- [Collected data]:
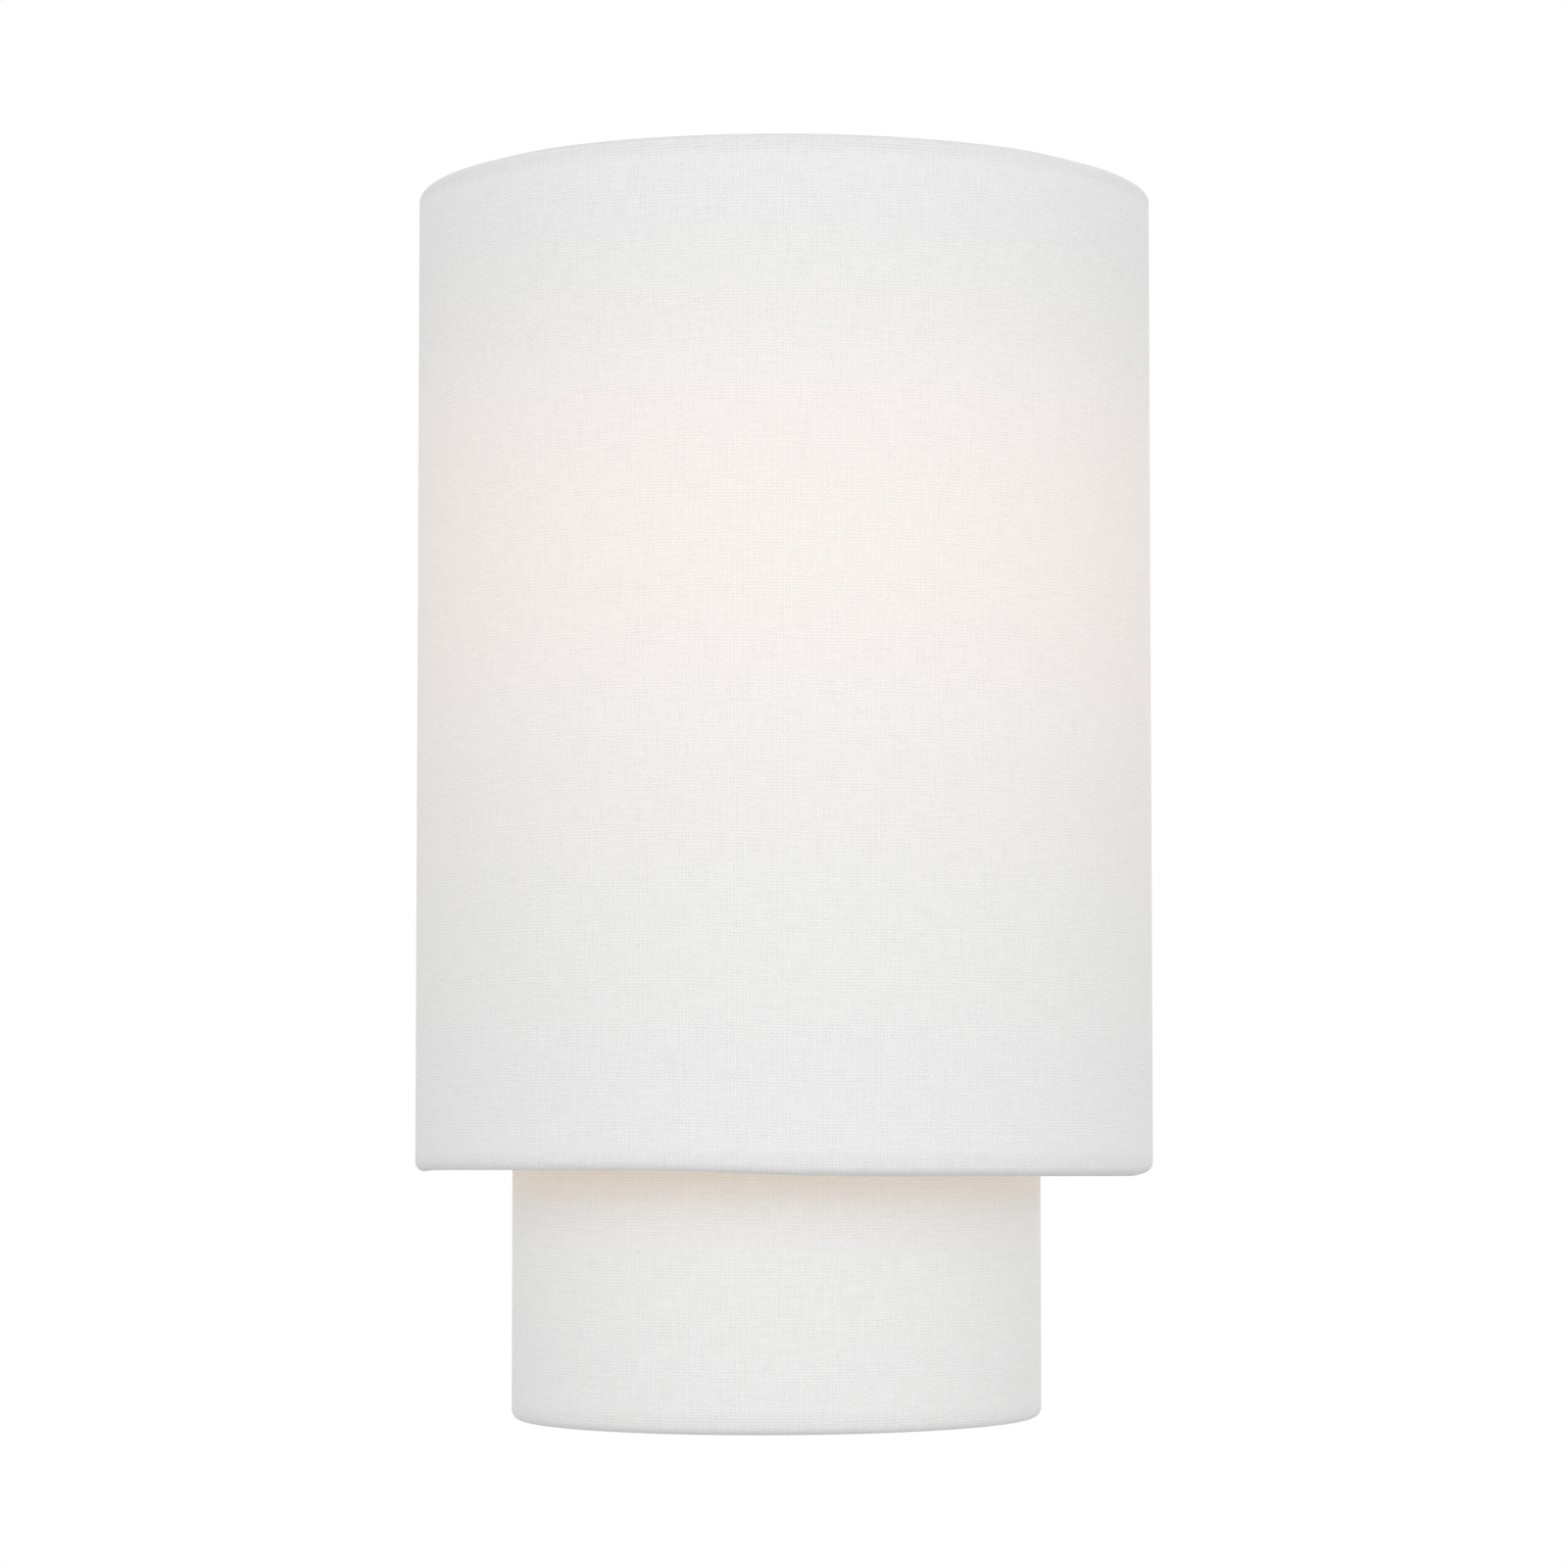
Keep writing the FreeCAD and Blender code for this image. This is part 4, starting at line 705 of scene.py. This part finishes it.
def shell(name, tier, node):
    """The stiff lining behind a tier's cloth."""
    outer, inner = tier["radius"] - CLOTH, tier["radius"] - CLOTH - LINING
    low, high = tier["low"] + HEM + WIRE, tier["high"] - HEM - WIRE
    heights = [low + (high - low) * n / LINING_ROWS for n in range(LINING_ROWS + 1)]
    ring = [(outer, z) for z in heights] + [(inner, z) for z in reversed(heights)]
    vertices, faces = wrapped(tier, ring)
    piece = show(name, vertices, faces, "shade", FINISHES["shade_lining"])
    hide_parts(node)


cloth("upper_cloth", upper, "outer_shade")
cloth("lower_cloth", lower, "inner_shade")
shell("upper_lining", upper, "outer_liner")
shell("lower_lining", lower, "inner_liner")

upper_top, upper_bottom = upper["high"] - HEM, upper["low"] + HEM
lower_top, lower_bottom = lower["high"] - HEM, lower["low"] + HEM
grow(
    "upper_frame",
    BARS,
    lines(
        [(bow(upper, upper_top), WIRE), (bow(upper, upper_bottom), WIRE)]
        + [(back_bar(upper, upper_top), WIRE), (back_bar(upper, upper_bottom), WIRE)]
        + stays(upper, [(upper_bottom + WIRE, upper_top - WIRE)])
    ),
    "shade",
    "frame_wire",
    ["outer_top_ring", "outer_bottom_ring", "outer_stays"],
)
# The lower tier's stays stop at the upper tier's bottom bar and go on above it.
grow(
    "lower_frame",
    BARS,
    lines(
        [(bow(lower, lower_top), WIRE), (bow(lower, lower_bottom), WIRE)]
        + [(back_bar(lower, lower_bottom), WIRE)]
        + stays(lower, [(lower_bottom + WIRE, upper_bottom - WIRE), (upper_bottom + WIRE, lower_top - WIRE)])
    ),
    "shade",
    "frame_wire",
    ["inner_top_ring", "inner_bottom_ring", "inner_stays"],
)


# Small hardware, in millimetres

TOWARDS_WALL, OUTWARDS = (0, 1, 0), (0, -1, 0)
# The connector block's height, its poles to either side and the two clamps of each, above and below.
BLOCK_Z, POLES, CLAMPS = -98, (-11, 0, 11), (-4, 4)
# The lamp's axis, and the wire screws on either side of its holder.
LAMP_Y = -56
HOLDER_SCREW_X, HOLDER_SCREW_Z = 18.5, -57
# The thumb screws, and the middle of the knurled band round their heads.
THUMB_SCREW_X, THUMB_SCREW_Z = 40, -104
KNURL_Y, KNURL_RADIUS, KNURL_RIBS = -26.9, 5.95, 40
# Points to each turn of a thread, and how thick the threads' ridges are.
TURN_STEPS = 32
THUMB_RIDGE, LAMP_RIDGE, NIPPLE_RIDGE = 0.16, 0.6, 0.22

# Each set of slotted screws: piece, node, slot, the heads' places and facings, and the sizes in this order.
SCREW_SIZES = ("Head_radius", "Head_height", "Shank_radius", "Shank_length", "Slot_width", "Slot_depth")
SLOTTED_SCREWS = [
    (
        "clamp_screws",
        "terminal_screws",
        "zinc_plate",
        [((x, -9.2, BLOCK_Z + z), TOWARDS_WALL) for x in POLES for z in CLAMPS],
        (1.4, 1.4, 1.3, 1.8, 0.45, 0.6),
    ),
    (
        "block_fixing",
        "block_screw",
        "zinc_plate",
        [((5.5, -7.0, BLOCK_Z), TOWARDS_WALL)],
        (2.6, 1.6, 1.5, 13.0, 0.7, 0.8),
    ),
    (
        "earth_screw",
        "ground_screw",
        "green_screw",
        [((14, -1.6, 0), OUTWARDS)],
        (4.0, 2.4, 2.0, 1.6, 0.9, 1.1),
    ),
    (
        "wire_screws",
        "holder_screws",
        "brass",
        [((hand * HOLDER_SCREW_X, LAMP_Y, HOLDER_SCREW_Z), (hand, 0, 0)) for hand in (-1, 1)],
        (3.2, 1.8, 1.5, 5.0, 0.8, 0.9),
    ),
]


def helix(x, y, low, high, radius, pitch):
    """A screw thread's line about an upright axis."""
    count = int(TURN_STEPS * (high - low) / pitch)
    turns = [(2 * math.pi * n / TURN_STEPS, low + pitch * n / TURN_STEPS) for n in range(count + 1)]
    return [(x + radius * math.cos(a), y + radius * math.sin(a), z) for a, z in turns]


def level_helix(x, z, rear, front, radius, pitch):
    """The same about an axis that runs out of the wall."""
    return [(x + px, -pz, z + py) for px, py, pz in helix(0, 0, -rear, -front, radius, pitch)]


for name, node, slot, places, sizes in SLOTTED_SCREWS:
    grow(name, SCREWS, spots(places), "root", slot, [node], **dict(zip(SCREW_SIZES, sizes)))

for side, x in (("left", -THUMB_SCREW_X), ("right", THUMB_SCREW_X)):
    ribs = []
    for n in range(KNURL_RIBS):
        across, up = math.cos(2 * math.pi * n / KNURL_RIBS), math.sin(2 * math.pi * n / KNURL_RIBS)
        place = (x + KNURL_RADIUS * across, KNURL_Y, THUMB_SCREW_Z + KNURL_RADIUS * up)
        ribs.append((place, (across, 0, up)))
    body = side + "_screw"
    grow(body + "_knurl", RIBS, spots(ribs), body, "nickel_plate", smooth=20, Rib_width=0.5, Rib_length=6.0)
    turned = level_helix(x, THUMB_SCREW_Z, rear=-15.2, front=-21.0, radius=1.85, pitch=0.7)
    grow(body + "_thread", BARS, lines([(turned, THUMB_RIDGE)]), body, "nickel_plate", Sides=8)

rolled = helix(0, LAMP_Y, low=-42.0, high=-25.5, radius=12.75, pitch=3.63)
grow("lamp_thread", BARS, lines([(rolled, LAMP_RIDGE)]), "bulb", "lamp_cap", Sides=12)
cut_thread = helix(0, LAMP_Y, low=-72.8, high=-70.7, radius=4.8, pitch=0.94)
grow("nipple_thread", BARS, lines([(cut_thread, NIPPLE_RIDGE)]), "root", "zinc_plate", Sides=8)


# Light, floor and surroundings, in metres and watts

WORLD_LIGHT = 0.835
FLOOR_LEVEL, FLOOR_RADIUS, FLOOR_SIDES = -1.7, 6.5, 96
# Each lamp faces the object: its place, width and strength.
LAMPS = {
    "key": ((-0.9, -3.0, 0.7), 2.0, 11.7),
    "fill": ((1.1, -2.9, 0.1), 2.0, 11.9),
    "rear": ((0.9, 2.4, 1.3), 1.6, 8),
}


def surroundings():
    """White to the eye, in reflections and through glass, and an even dimmer light for everything else."""
    world = bpy.data.worlds.new("surroundings")
    bpy.context.scene.world = world
    world.use_nodes = True
    tree = world.node_tree
    light = tree.nodes["Background"]
    light.inputs["Color"].default_value = srgb("FFFFFF")
    light.inputs["Strength"].default_value = WORLD_LIGHT
    white = add(tree, "ShaderNodeBackground", {"Color": srgb("FFFFFF"), "Strength": 1.0})
    ray = add(tree, "ShaderNodeLightPath")
    seen = ray.outputs["Is Camera Ray"]
    for kind in ("Is Glossy Ray", "Is Transmission Ray"):
        either = add(tree, "ShaderNodeMath", links={0: seen, 1: ray.outputs[kind]}, operation="MAXIMUM")
        seen = either.outputs[0]
    mix = add(tree, "ShaderNodeMixShader", links={0: seen, 1: light.outputs[0], 2: white.outputs[0]})
    tree.links.new(mix.outputs[0], tree.nodes["World Output"].inputs["Surface"])


surroundings()

for name, (place, width, watts) in LAMPS.items():
    lamp = bpy.data.lights.new(name, "AREA")
    lamp.size, lamp.energy = width, watts
    holder = bpy.data.objects.new(name, lamp)
    holder.location = place
    holder.rotation_euler = (-Vector(place)).to_track_quat("-Z", "Y").to_euler()
    holder.visible_camera = False
    bpy.context.scene.collection.objects.link(holder)

# Painted studio floor, rolled matt: pale and even.
floor_paint = grained("floor_paint", "D8D8D7", "D3D3D2", 30, 0.1, Roughness=0.8)
turns = [2 * math.pi * n / FLOOR_SIDES for n in range(FLOOR_SIDES)]
rim = [(FLOOR_RADIUS * math.cos(a), FLOOR_RADIUS * math.sin(a), FLOOR_LEVEL) for a in turns]
floor_mesh = bpy.data.meshes.new("floor")
floor_mesh.from_pydata(rim, [], [tuple(range(FLOOR_SIDES))])
floor_mesh.materials.append(floor_paint)
floor = place_mesh("floor", floor_mesh)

- [Goal]:
The lines from the one containing "hide_parts(node)" to the one containing "# Small hardware, in millimetres", both included, are to be extracted exactly; give no other line.

- [Output]:
    hide_parts(node)


cloth("upper_cloth", upper, "outer_shade")
cloth("lower_cloth", lower, "inner_shade")
shell("upper_lining", upper, "outer_liner")
shell("lower_lining", lower, "inner_liner")

upper_top, upper_bottom = upper["high"] - HEM, upper["low"] + HEM
lower_top, lower_bottom = lower["high"] - HEM, lower["low"] + HEM
grow(
    "upper_frame",
    BARS,
    lines(
        [(bow(upper, upper_top), WIRE), (bow(upper, upper_bottom), WIRE)]
        + [(back_bar(upper, upper_top), WIRE), (back_bar(upper, upper_bottom), WIRE)]
        + stays(upper, [(upper_bottom + WIRE, upper_top - WIRE)])
    ),
    "shade",
    "frame_wire",
    ["outer_top_ring", "outer_bottom_ring", "outer_stays"],
)
# The lower tier's stays stop at the upper tier's bottom bar and go on above it.
grow(
    "lower_frame",
    BARS,
    lines(
        [(bow(lower, lower_top), WIRE), (bow(lower, lower_bottom), WIRE)]
        + [(back_bar(lower, lower_bottom), WIRE)]
        + stays(lower, [(lower_bottom + WIRE, upper_bottom - WIRE), (upper_bottom + WIRE, lower_top - WIRE)])
    ),
    "shade",
    "frame_wire",
    ["inner_top_ring", "inner_bottom_ring", "inner_stays"],
)


# Small hardware, in millimetres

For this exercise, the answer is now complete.